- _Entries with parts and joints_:
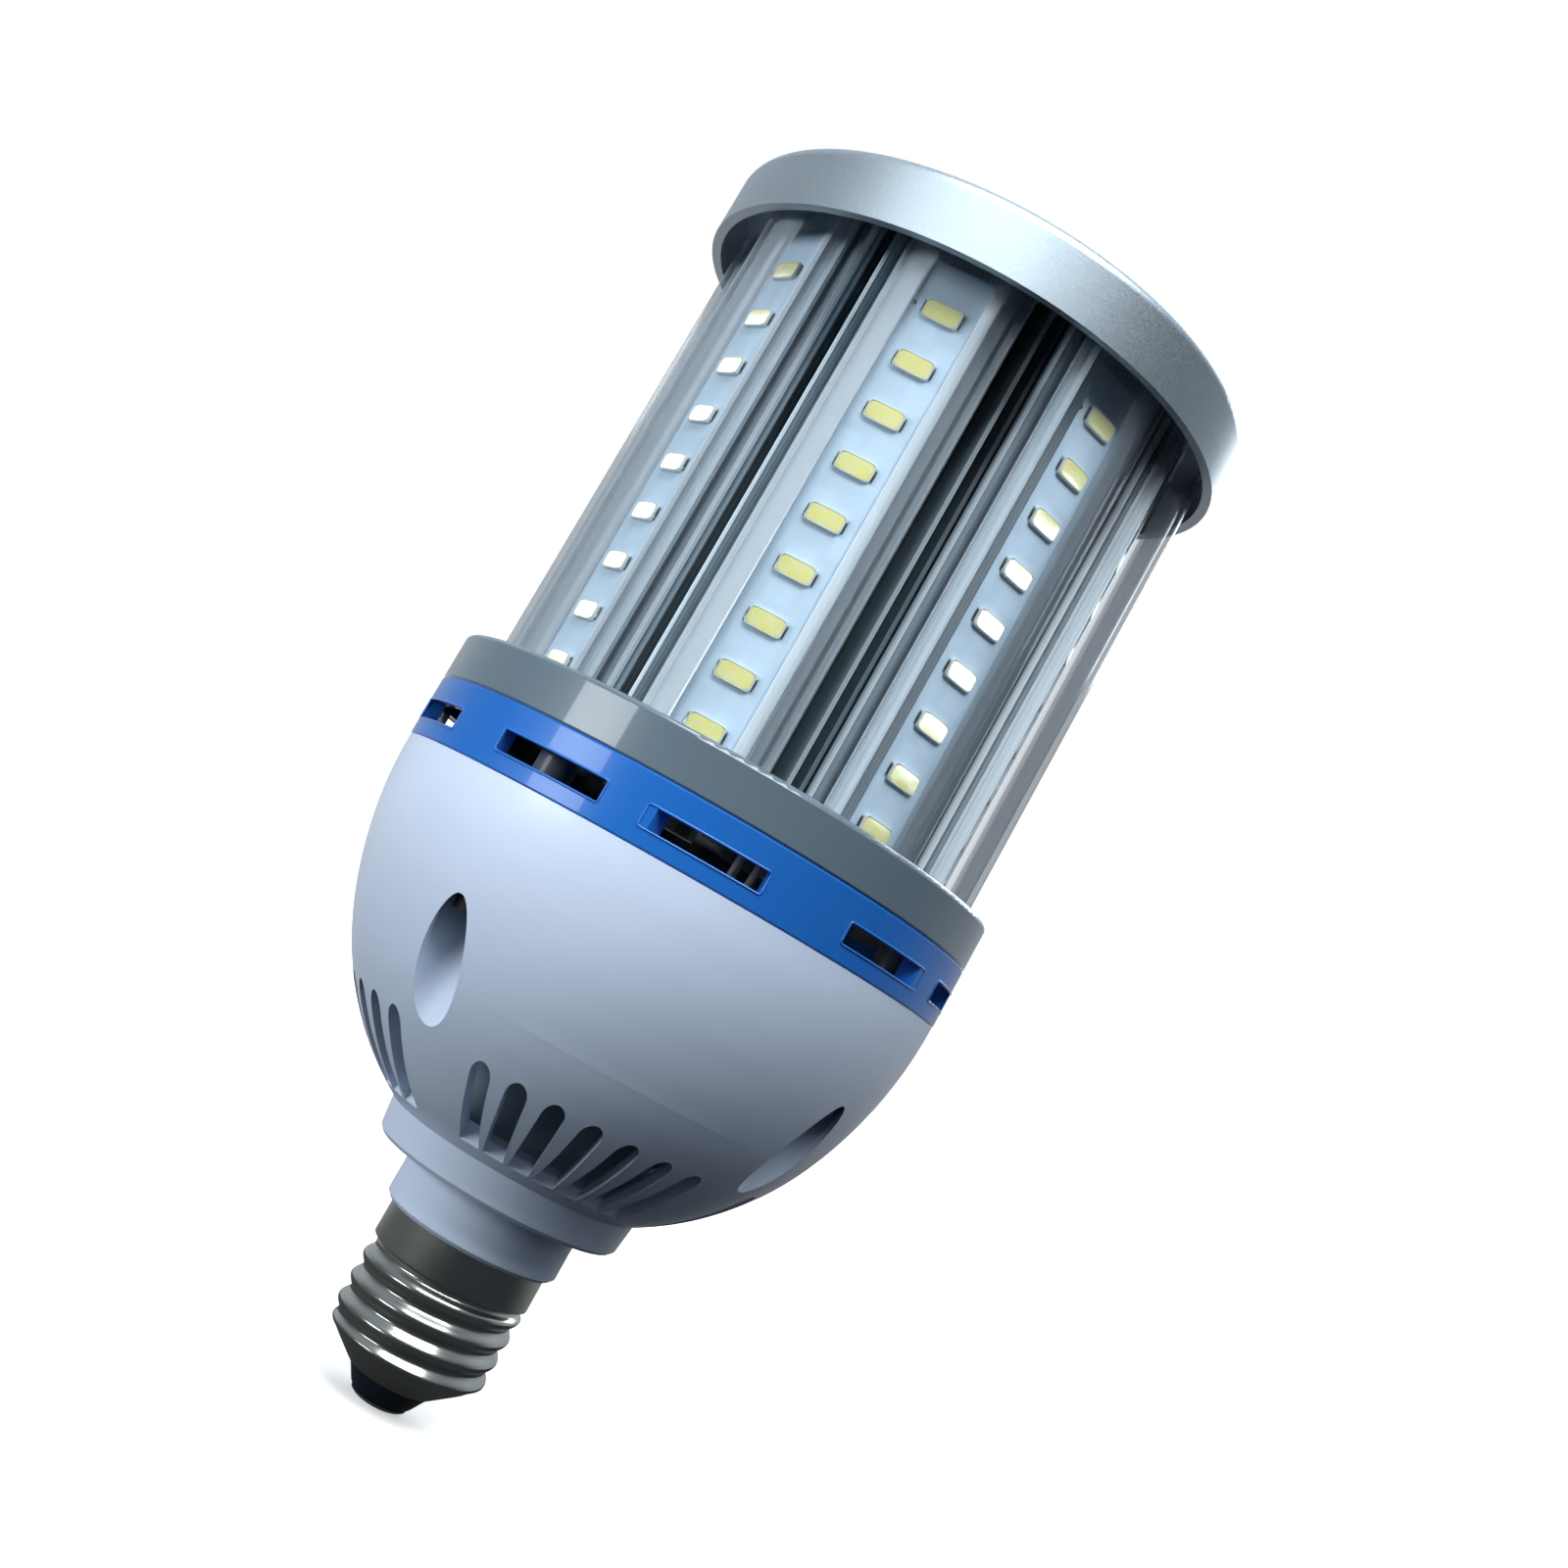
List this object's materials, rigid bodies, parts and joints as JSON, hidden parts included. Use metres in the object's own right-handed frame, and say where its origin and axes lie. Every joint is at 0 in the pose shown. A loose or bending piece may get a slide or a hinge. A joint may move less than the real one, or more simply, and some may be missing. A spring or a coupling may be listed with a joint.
{
  "type": "corn led bulb",
  "caption": "Corn-shaped LED lamp: lengthwise light strips under clear covers on a finned aluminium extrusion, with a vented driver housing and an E27 screw cap.",
  "frame": {"origin": "lowest point of the centre contact, on the lamp's axis", "axes": "+Z from the screw cap towards the top cap, -Y through the middle of the first light strip"},
  "size_m": [0.093, 0.093, 0.1962],
  "materials": {
    "aluminium": "extruded, satin",
    "cap_metal": "satin, fine sparkle",
    "grey_plastic": "satin",
    "blue_plastic": "semi-gloss",
    "white_plastic": "semi-gloss",
    "nickel": "polished, plated",
    "insulator": "gloss",
    "strip_board": "white solder mask",
    "package": "white moulding",
    "phosphor": "glossy gel",
    "clear_cover": "clear",
    "screw_steel": "zinc plated",
    "driver_board": "green solder mask",
    "ferrite": "matt",
    "tape": "taped winding",
    "can_sleeve": "shrink sleeve",
    "film_case": "moulded case",
    "black_moulding": "moulded",
    "copper_winding": "enamelled copper",
    "wire_sleeve": "insulated wire",
    "resistor_body": "lacquered"
  },
  "bodies": {
    "root": {"bridge_rectifier": "black_moulding", "bulk_capacitor": "can_sleeve", "cap_screws": "screw_steel", "centre_contact": "nickel", "choke": "copper_winding", "collar_ring": "grey_plastic", "contact_insulator": "insulator", "contact_lead": "wire_sleeve", "driver_board": "driver_board", "driver_housing": "white_plastic", "film_capacitor": "film_case", "fuse_resistor": "resistor_body", "heat_sink": "aluminium", "housing_screws": "screw_steel", "led_board_1": "strip_board", "led_board_2": "strip_board", "led_board_3": "strip_board", "led_board_4": "strip_board", "led_board_5": "strip_board", "led_board_6": "strip_board", "led_board_7": "strip_board", "led_board_8": "strip_board", "led_gel_1": "phosphor", "led_gel_2": "phosphor", "led_gel_3": "phosphor", "led_gel_4": "phosphor", "led_gel_5": "phosphor", "led_gel_6": "phosphor", "led_gel_7": "phosphor", "led_gel_8": "phosphor", "led_packages_1": "package", "led_packages_2": "package", "led_packages_3": "package", "led_packages_4": "package", "led_packages_5": "package", "led_packages_6": "package", "led_packages_7": "package", "led_packages_8": "package", "output_capacitors": "can_sleeve", "power_switch": "black_moulding", "screw_shell": "nickel", "shell_lead": "wire_sleeve", "sink_screws": "screw_steel", "strip_cover_1": "clear_cover", "strip_cover_2": "clear_cover", "strip_cover_3": "clear_cover", "strip_cover_4": "clear_cover", "strip_cover_5": "clear_cover", "strip_cover_6": "clear_cover", "strip_cover_7": "clear_cover", "strip_cover_8": "clear_cover", "strip_links": "wire_sleeve", "supply_leads": "wire_sleeve", "top_cap": "cap_metal", "transformer_coil": "tape", "transformer_core": "ferrite", "vent_guard": "black_moulding", "vent_ring": "blue_plastic"}
  },
  "joints": []
}
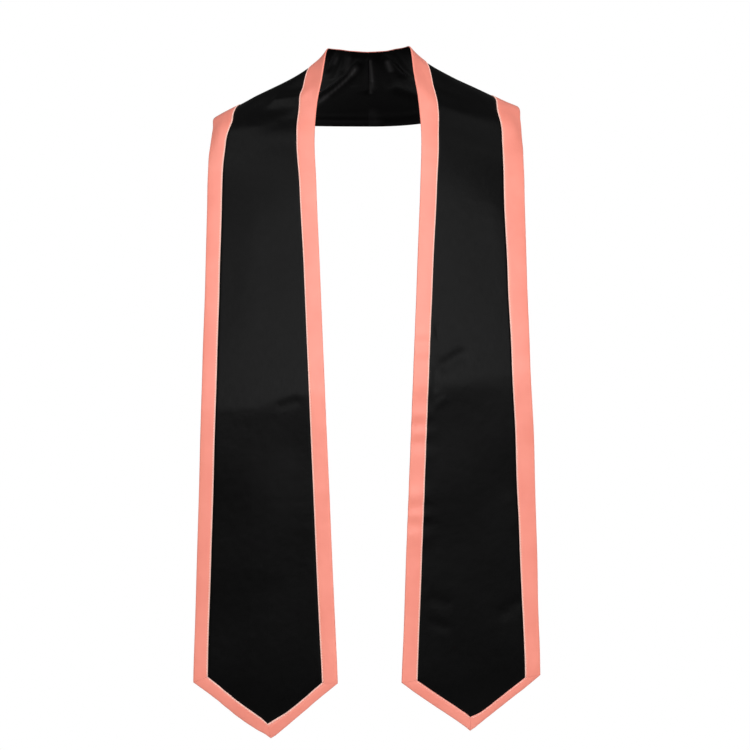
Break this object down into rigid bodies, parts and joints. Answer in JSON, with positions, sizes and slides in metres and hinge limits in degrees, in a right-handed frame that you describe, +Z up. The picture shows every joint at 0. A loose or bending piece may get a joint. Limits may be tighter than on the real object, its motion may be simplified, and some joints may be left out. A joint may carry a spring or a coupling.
{
  "type": "graduation stole",
  "caption": "Black satin graduation stole with coral bands and pointed ends, open over the shoulders as it hangs when it is worn",
  "frame": {"origin": "centre back of the neck edge, on the wearer's side of the lining, where the stole sits on the neck", "axes": "+Z up along the wearer's neck, -Y the front of the stole, +X to the right of someone who looks at the front"},
  "size_m": [0.3379, 0.2278, 0.6761],
  "materials": {
    "black_satin": "smooth black satin, soft sheen",
    "black_lining": "plain black satin lining",
    "coral_satin": "smooth coral satin, soft sheen"
  },
  "bodies": {
    "root": {"left_lining": "black_lining", "left_panel": "black_satin", "left_inner_band": "coral_satin", "left_outer_band": "coral_satin", "left_inner_point_band": "coral_satin", "left_outer_point_band": "coral_satin", "right_lining": "black_lining", "right_panel": "black_satin", "right_inner_band": "coral_satin", "right_outer_band": "coral_satin", "right_inner_point_band": "coral_satin", "right_outer_point_band": "coral_satin"}
  },
  "joints": []
}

- _What is asked_: Return all of the entries exactly as they were supplied.

- _Task answer_:
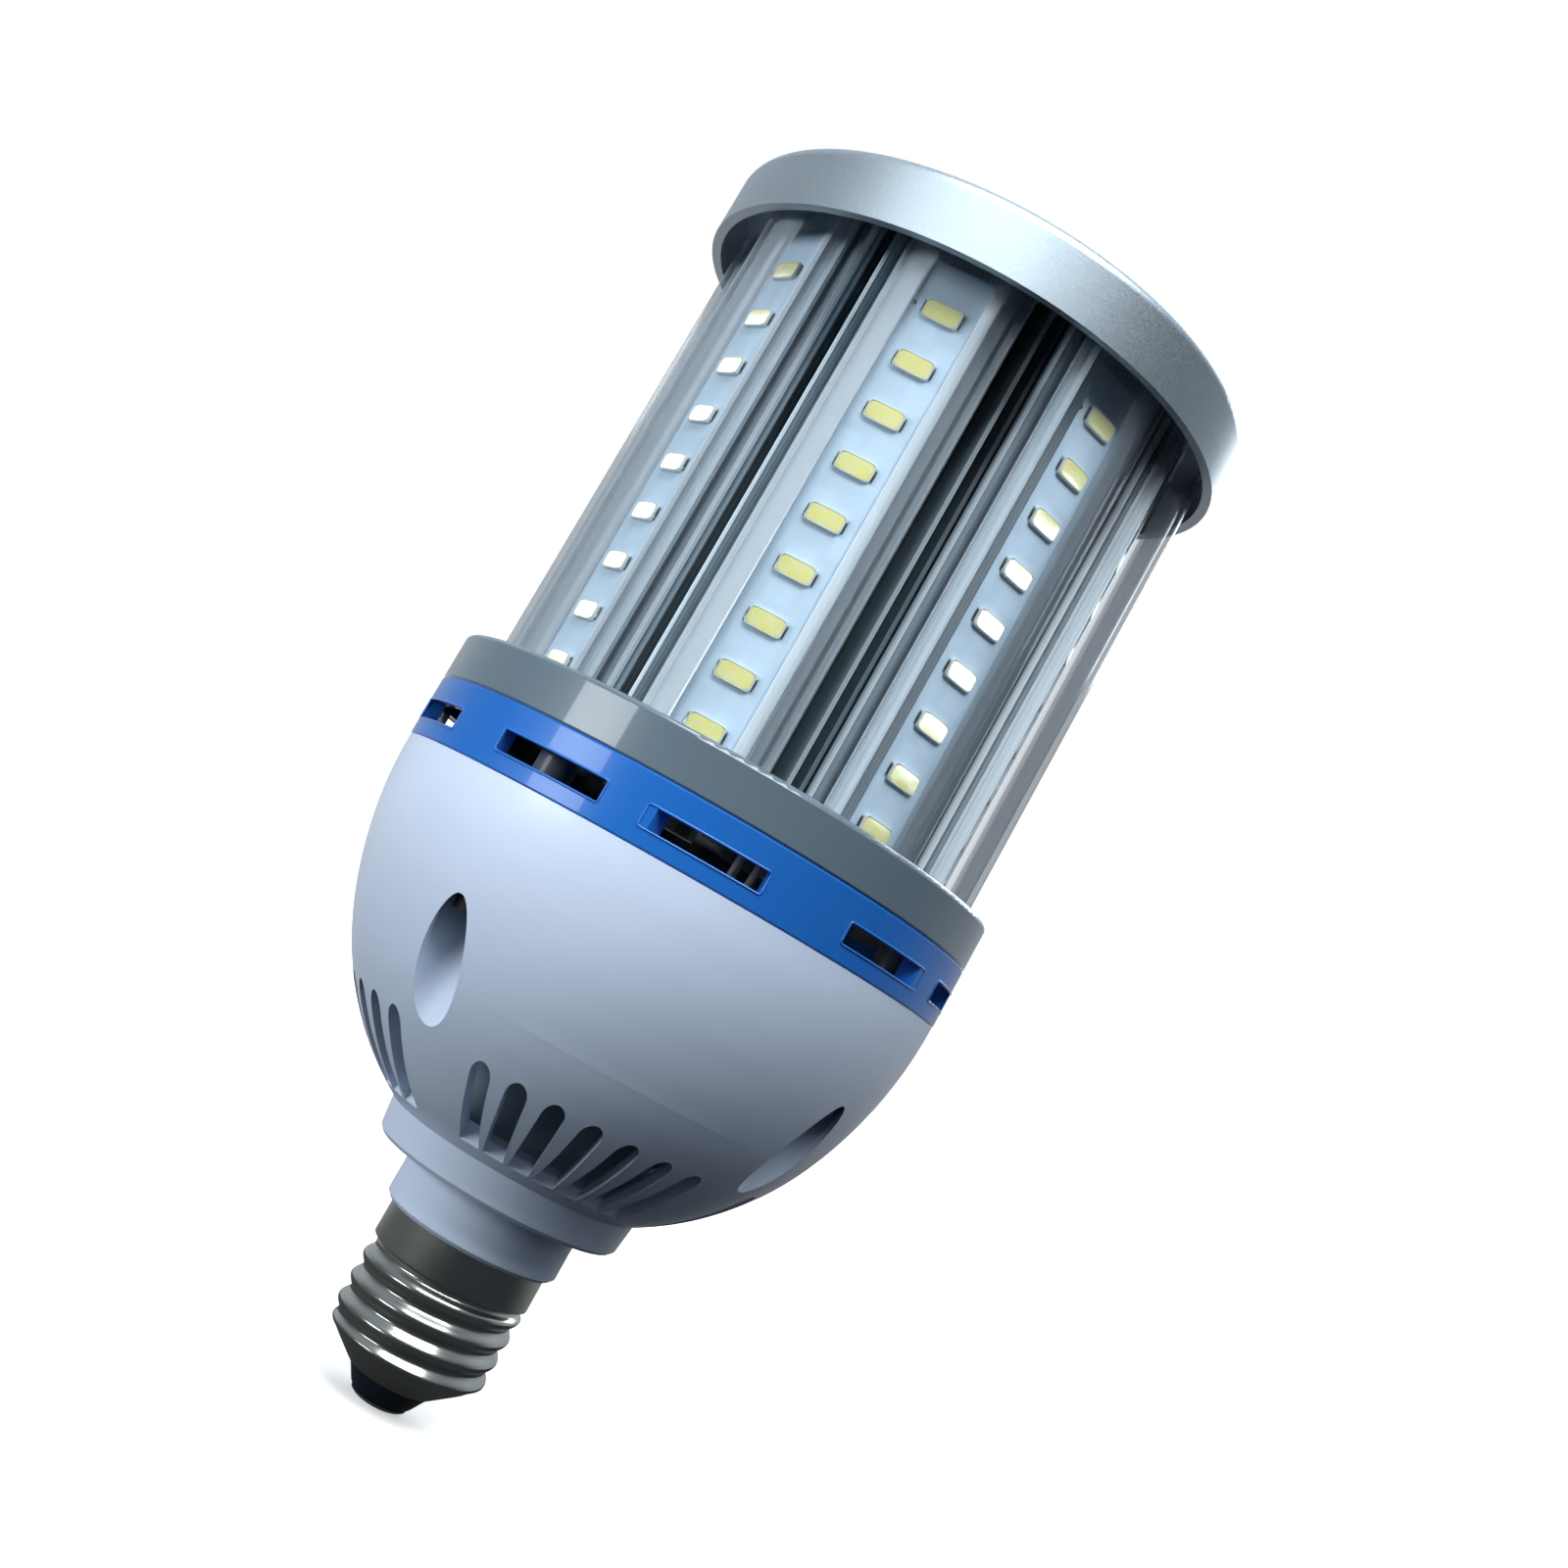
List this object's materials, rigid bodies, parts and joints as JSON, hidden parts included. Use metres in the object's own right-handed frame, and say where its origin and axes lie. Every joint is at 0 in the pose shown. A loose or bending piece may get a slide or a hinge. A joint may move less than the real one, or more simply, and some may be missing. A spring or a coupling may be listed with a joint.
{
  "type": "corn led bulb",
  "caption": "Corn-shaped LED lamp: lengthwise light strips under clear covers on a finned aluminium extrusion, with a vented driver housing and an E27 screw cap.",
  "frame": {"origin": "lowest point of the centre contact, on the lamp's axis", "axes": "+Z from the screw cap towards the top cap, -Y through the middle of the first light strip"},
  "size_m": [0.093, 0.093, 0.1962],
  "materials": {
    "aluminium": "extruded, satin",
    "cap_metal": "satin, fine sparkle",
    "grey_plastic": "satin",
    "blue_plastic": "semi-gloss",
    "white_plastic": "semi-gloss",
    "nickel": "polished, plated",
    "insulator": "gloss",
    "strip_board": "white solder mask",
    "package": "white moulding",
    "phosphor": "glossy gel",
    "clear_cover": "clear",
    "screw_steel": "zinc plated",
    "driver_board": "green solder mask",
    "ferrite": "matt",
    "tape": "taped winding",
    "can_sleeve": "shrink sleeve",
    "film_case": "moulded case",
    "black_moulding": "moulded",
    "copper_winding": "enamelled copper",
    "wire_sleeve": "insulated wire",
    "resistor_body": "lacquered"
  },
  "bodies": {
    "root": {"bridge_rectifier": "black_moulding", "bulk_capacitor": "can_sleeve", "cap_screws": "screw_steel", "centre_contact": "nickel", "choke": "copper_winding", "collar_ring": "grey_plastic", "contact_insulator": "insulator", "contact_lead": "wire_sleeve", "driver_board": "driver_board", "driver_housing": "white_plastic", "film_capacitor": "film_case", "fuse_resistor": "resistor_body", "heat_sink": "aluminium", "housing_screws": "screw_steel", "led_board_1": "strip_board", "led_board_2": "strip_board", "led_board_3": "strip_board", "led_board_4": "strip_board", "led_board_5": "strip_board", "led_board_6": "strip_board", "led_board_7": "strip_board", "led_board_8": "strip_board", "led_gel_1": "phosphor", "led_gel_2": "phosphor", "led_gel_3": "phosphor", "led_gel_4": "phosphor", "led_gel_5": "phosphor", "led_gel_6": "phosphor", "led_gel_7": "phosphor", "led_gel_8": "phosphor", "led_packages_1": "package", "led_packages_2": "package", "led_packages_3": "package", "led_packages_4": "package", "led_packages_5": "package", "led_packages_6": "package", "led_packages_7": "package", "led_packages_8": "package", "output_capacitors": "can_sleeve", "power_switch": "black_moulding", "screw_shell": "nickel", "shell_lead": "wire_sleeve", "sink_screws": "screw_steel", "strip_cover_1": "clear_cover", "strip_cover_2": "clear_cover", "strip_cover_3": "clear_cover", "strip_cover_4": "clear_cover", "strip_cover_5": "clear_cover", "strip_cover_6": "clear_cover", "strip_cover_7": "clear_cover", "strip_cover_8": "clear_cover", "strip_links": "wire_sleeve", "supply_leads": "wire_sleeve", "top_cap": "cap_metal", "transformer_coil": "tape", "transformer_core": "ferrite", "vent_guard": "black_moulding", "vent_ring": "blue_plastic"}
  },
  "joints": []
}
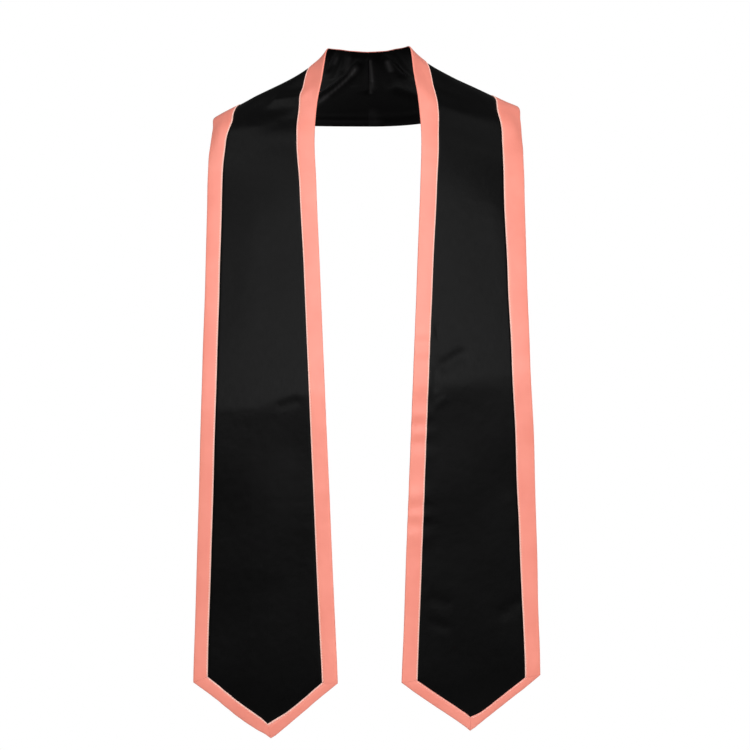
Break this object down into rigid bodies, parts and joints. Answer in JSON, with positions, sizes and slides in metres and hinge limits in degrees, in a right-handed frame that you describe, +Z up. The picture shows every joint at 0. A loose or bending piece may get a joint. Limits may be tighter than on the real object, its motion may be simplified, and some joints may be left out. A joint may carry a spring or a coupling.
{
  "type": "graduation stole",
  "caption": "Black satin graduation stole with coral bands and pointed ends, open over the shoulders as it hangs when it is worn",
  "frame": {"origin": "centre back of the neck edge, on the wearer's side of the lining, where the stole sits on the neck", "axes": "+Z up along the wearer's neck, -Y the front of the stole, +X to the right of someone who looks at the front"},
  "size_m": [0.3379, 0.2278, 0.6761],
  "materials": {
    "black_satin": "smooth black satin, soft sheen",
    "black_lining": "plain black satin lining",
    "coral_satin": "smooth coral satin, soft sheen"
  },
  "bodies": {
    "root": {"left_lining": "black_lining", "left_panel": "black_satin", "left_inner_band": "coral_satin", "left_outer_band": "coral_satin", "left_inner_point_band": "coral_satin", "left_outer_point_band": "coral_satin", "right_lining": "black_lining", "right_panel": "black_satin", "right_inner_band": "coral_satin", "right_outer_band": "coral_satin", "right_inner_point_band": "coral_satin", "right_outer_point_band": "coral_satin"}
  },
  "joints": []
}